Yeah… I’m not too keen on (pure) mathematical abstractions, since I think of what’s happening at the electro-mechanical level. Like for example, Haskell did some important things in my opinion - but it wasn’t type systems (macros are better): the Just-Nothing pattern is one of the best ways to handle errors in my opinion.
So something like Guy Belloch and the CM-5 makes more sense to me, since it tries to model parallel vector primitives: scan, reduce, permute, etc. - there’s still an implicit for all. Actually, it’s very close in terms of the vector abstraction with APL, but APL and friends are like brainfuck to me. It’s too terse. That’s why I gravitate more towards something that is explicit, models the hardware, and maybe a bit more verbose. Readability is important to me and I don’t like terse code.
Though, that’s not to say I want everything as array notation, because it only gets you so far. The relational model for multi-sets is immensely useful, too. But, I try to wedge it around parallel vector primitives - because that’s where the performance is.

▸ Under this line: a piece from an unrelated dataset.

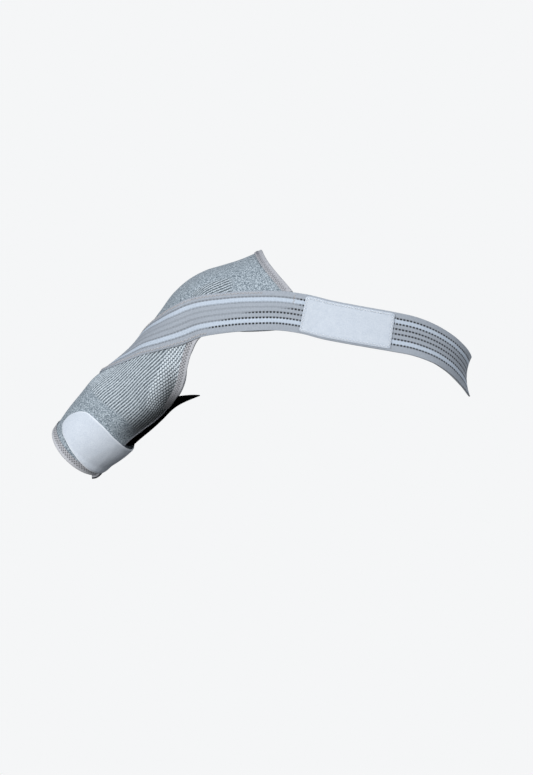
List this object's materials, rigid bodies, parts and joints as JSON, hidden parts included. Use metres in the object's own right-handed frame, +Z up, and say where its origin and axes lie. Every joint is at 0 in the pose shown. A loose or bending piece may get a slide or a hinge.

That said, this probably doesn’t work to do anything for the performance in lil at all, but it’s the mental model I find most useful to think about vector computations, since it maps really well to the hardware (not necessarily lil’s virtual machine, though). Like Iverson and APL, I don’t necessarily care for the modern math model either (I find right-to-left and inside-out unnatural), but I don’t like APL’s either.